You’d give them architectural documents, point them to existing libraries, explain the security requirements, and set up regular check-ins. You’d provide the context, the constraints, and the success criteria.
This is the heart of the matter. The very same principles apply when working with an AI. A vague prompt like, “Write a blog post on prompt engineering,” will produce a generic, soulless article. But a more “managerial” prompt changes the game entirely: “Synthesize a 2,000-word blog post on prompt engineering using the research and references provided in this document. Here is an outline to follow. Ensure the tone and style match these three writing samples.”
Suddenly, you’re not just a user asking a question. You are a manager setting a clear direction. What we call “prompt engineering” is, in many ways, a new form of management. The research community is even starting to use a more fitting term: “context engineering“—the strategic curation of the entire information environment in which the AI operates.
When you see it this way, the parallels between managing people and directing AI are impossible to ignore. A manager’s ability to articulate a clear vision becomes the skill of crafting a precise prompt. The strategic delegation of tasks becomes the art of defining the AI’s role, deciding which work is best for the model and which needs a human’s creative or empathetic judgment. And the rhythm of performance management—monitoring progress and giving feedback—is a perfect mirror of the iterative AI workflow, where we critically evaluate an output and refine our prompts to get closer to the goal.
This isn’t to say that every developer needs to become a people manager. Of course, many ICs are brilliant communicators, but the daily work of management is a constant exercise in clarity and context-setting. It strongly suggests that the “soft skills” of management—clarity, context-setting, and iterative feedback—are becoming the new essential “hard skills” for the AI-first era. Our job is no longer just to write the code, but to effectively guide the intelligence that will help us write it. We are all becoming managers of a different kind of mind.

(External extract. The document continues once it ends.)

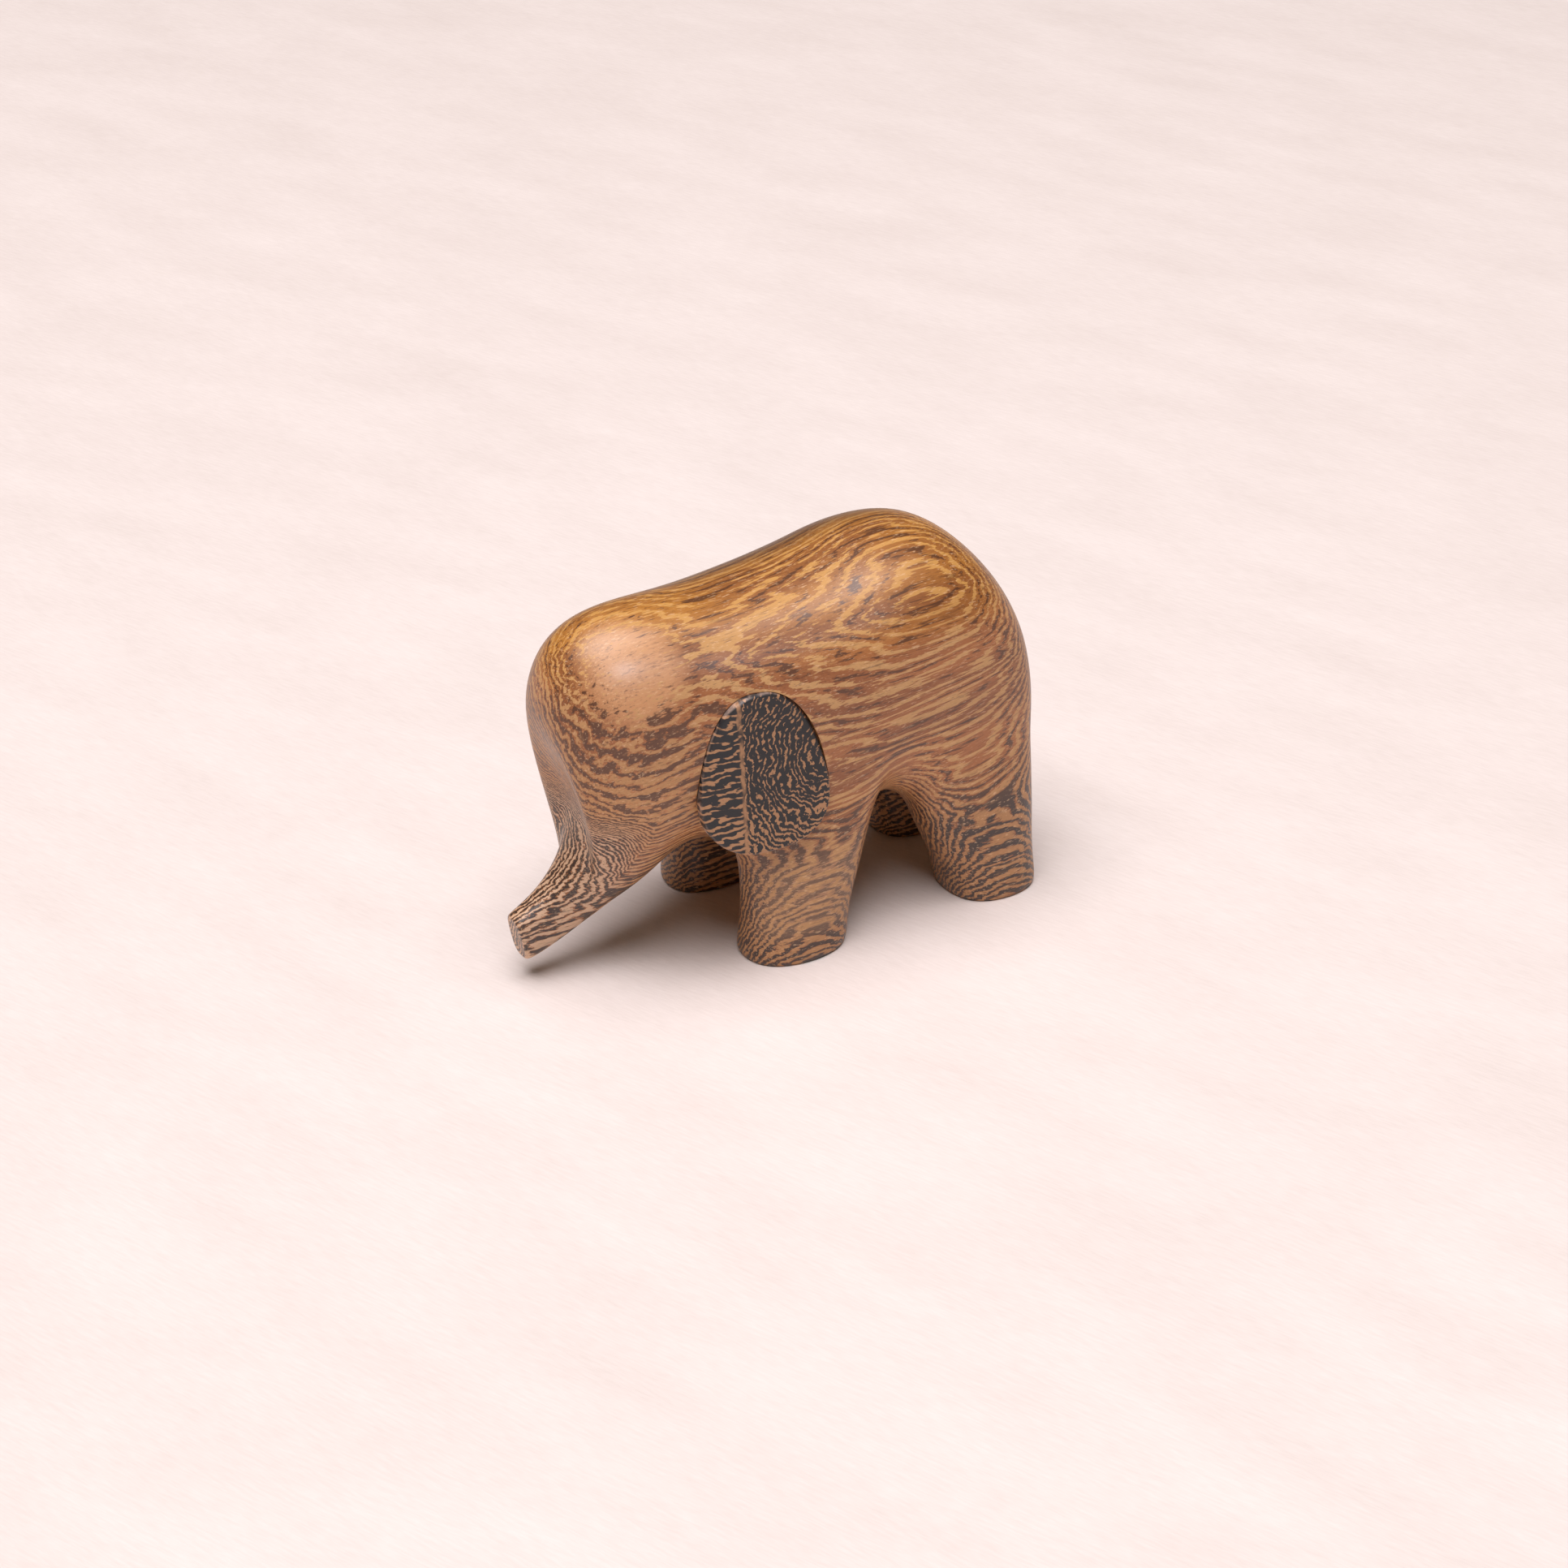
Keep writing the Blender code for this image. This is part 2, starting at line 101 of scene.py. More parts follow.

This is just the beginning, and it points to a powerful new workflow. As Simon Willison has observed, models are getting remarkably good at writing prompts themselves. This indicates that prompt creation itself is a task perfectly suited for AI. So here is the call to action: before you dive into solving a complex problem, make your first step a collaboration with an AI to build the perfect prompt for the job. This is the next layer of abstraction. We are moving beyond simply giving instructions to strategizing with our AI partners about what the best instructions should be. The core managerial skill of setting a clear, high-level mission remains—only now, we’re applying it to the meta-task of designing the conversation itself.